Но вот уходит знакомый человек. Не близкий. Его, конечно, очень жаль. И вдруг в подсознании, где-то очень глубоко, в тебе вспыхнет и потухнет мысль, даже не мысль, а импульс какой-то, совсем непохожий на сострадание: «Не я!» «Пока не ты», — соглашается смерть. Однако у чьей-то, пусть даже чужой, могилы больше боишься не за себя, а за того, кто дорог.

С каждой утратой и вызванной ею жгучей, невыносимой болью — стареешь. Да и сами мысли о смерти — первые вестники приближающейся старости.

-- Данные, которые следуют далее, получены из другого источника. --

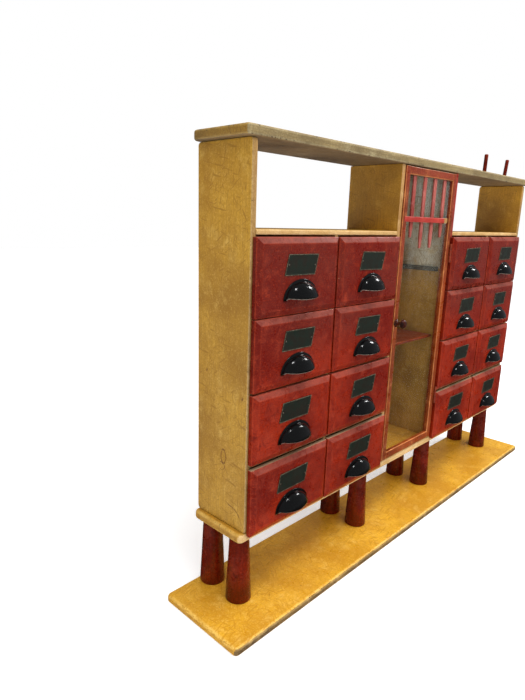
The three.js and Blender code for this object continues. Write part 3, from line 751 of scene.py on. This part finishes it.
def add_base_and_boards():
    wide_board("base_board", [GOLDEN, BASE_EDGE, PINE_X], BASE_CORNER, 4 * MM, 7 * MM)
    wide_board("bottom_board", [BOTTOM_PAINT, CREAM_FRONT, PINE_X], BOTTOM_CORNER, 7 * MM, 7 * MM)
    wide_board("top_board", [TOP_PAINT, TOP_EDGE, TOP_UNDER], TOP_CORNERS, 5 * MM, 5 * MM)


def add_leg(node):
    """A turned cone, a touch uneven, with rounded rims."""
    low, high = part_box(node)
    foot = (high[0] - low[0]) / 2
    neck = foot * LEG_TAPER
    height = high[2] - low[2]
    profile = [
        (foot - 2 * LEG_RIM, 0.0, 0.0),
        (foot - LEG_RIM, 0.0, 0.2),
        (foot - LEG_RIM * 0.3, LEG_RIM * 0.3, 1.0),
        (foot - LEG_RIM * 0.05, LEG_RIM, 0.4),
        (foot - 0.4 * MM, LEG_RIM * 2.2, 0.0),
    ]
    for step in range(1, 8):
        share = step / 8
        profile.append((foot + (neck - foot) * share, height * share, 0.0))
    profile += [
        (neck + 0.4 * MM, height - 3 * LEG_RIM, 0.0),
        (neck, height - 0.6 * LEG_RIM, 0.3),
        (neck - LEG_RIM, height, 0.3),
    ]
    place = ((low[0] + high[0]) / 2, (low[1] + high[1]) / 2, low[2])
    leg = lathe(f"{node}_turned", profile, OXBLOOD, sides=56, at=place, wobble=0.004)
    settle(leg, "case", [node])


def add_sides():
    """Rounded panels whose front edges are rubbed to cream, and whose inner faces take a darker ochre:
    painted shade.
    """
    for name, inwards in (("side_panel_left", 1), ("side_panel_right", -1)):
        low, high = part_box(name)
        outline = Plan(rectangle(low[1:], high[1:]), SIDE_CORNER, steps=7)
        profile = eased(low[0], high[0], 3 * MM, 3 * MM)
        panel = ring_solid(f"{name}_board", "x", outline, profile, [OCHRE, SIDE_EDGE, OCHRE_PAINTED_SHADE])
        repaint(panel, (1, looks_forward), (2, lambda face: face.normal.x * inwards > 0.5))
        settle(panel, "case", [name])


def add_partitions():
    """Full depth beside the niche, and notched round the back board."""
    notch = BACK_FRONT - SEAT
    for name, to_bay, front in (("partition_left", 1, CREAM_EDGE), ("partition_right", -1, RED_UPRIGHT)):
        low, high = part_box(name)
        corners = [
            (CASE_FRONT, low[2]), (notch, low[2]), (notch, SHELF_UNDER), (CASE_BACK, SHELF_UNDER),
            (CASE_BACK, high[2]), (CASE_FRONT, high[2]),
        ]
        profile = eased(*partition_board(name), 1.2 * MM, 1.2 * MM)
        outline = Plan(corners, 1.2 * MM, steps=3)
        # Faces away from the bay keep the darker ochre of painted shade.
        panel = ring_solid(f"{name}_board", "x", outline, profile, [OCHRE_PAINTED_SHADE, front, BAY_WALL])
        repaint(panel, (1, looks_forward), (2, lambda face: face.normal.x * to_bay > 0.5))
        settle(panel, "case", [name])


# ---------------------------------------------------------------- racks, backs, shelf and pegs

PLANKS = 5
PLANK_GAP = 0.5 * MM
NAIL_RADIUS = 2.4 * MM
CLEAT_UNDER = CASE_FLOOR + 491 * MM
CLEAT_TOP = CLEAT_UNDER + 13 * MM
CLEAT_SETBACK = 25 * MM
PEG_RADIUS = 6 * MM
PEG_LENGTH = 77 * MM
PEG_LEANS = {"peg_inner": 2, "peg_outer": 10}


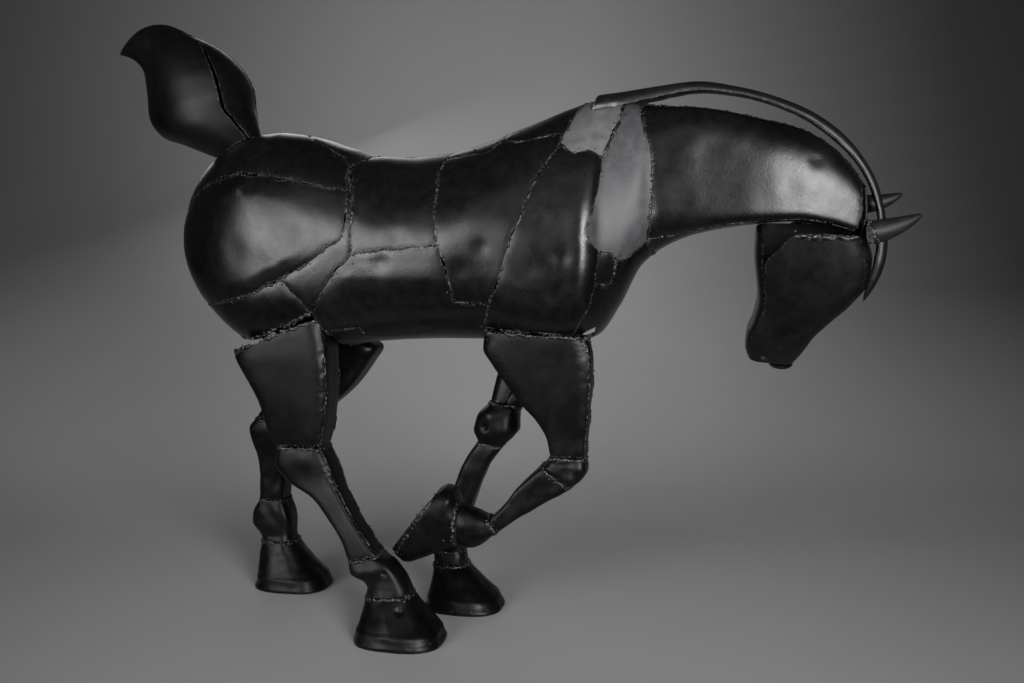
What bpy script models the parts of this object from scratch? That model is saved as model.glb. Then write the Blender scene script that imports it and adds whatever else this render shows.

Хотя, наверное, умение быть старым — особое искусство. В старости больше не требуешь от мира того, чего он не может тебе дать, и обретаешь важнейшее из чувств — смирение. Смиряясь, становишься ближе к Богу. А в этом, может быть, и есть главный смысл человеческой жизни?

Старость — это постоянная встреча с прошлым, которое уже не мечтает, а взыскует, спрашивает с тебя, тычет тебе в глаза, в душу твоими ошибками, слабостями, пороками и упущенными возможностями. Старость, может, для того и нужна, чтобы спросить с тебя за молодость. Ты уже не имеешь возможности сказать: «Я многое достигну, многое сделаю...» Все перед тобой: вот оно, смотри, что ты сделал, чего достиг. Не из-за этого ли мучительного ощущения несостоявшегося так не любят старость?

Кто-то считает старость унизительным состоянием, напрасно отведенным человеку природой отрезком жизни.

А может быть, старость — это проверка на мужество? Ты становишься немощным, сужается твое окружение, в какой-то степени ты начинаешь чувствовать себя одиноким, обезображиваешься и неотвратимо приближаешься к черте, за которой — мрак неведения. Нет у тебя ни красоты, чтобы очаровывать, ни силы, чтобы противостоять.

И все же, по-видимому, неспроста дан человеку этот сложный, последний, но, возможно, самый главный в его жизни период. Время остановиться и время задуматься. Время жатвы и время покаяния. А по большому счету — момент истины.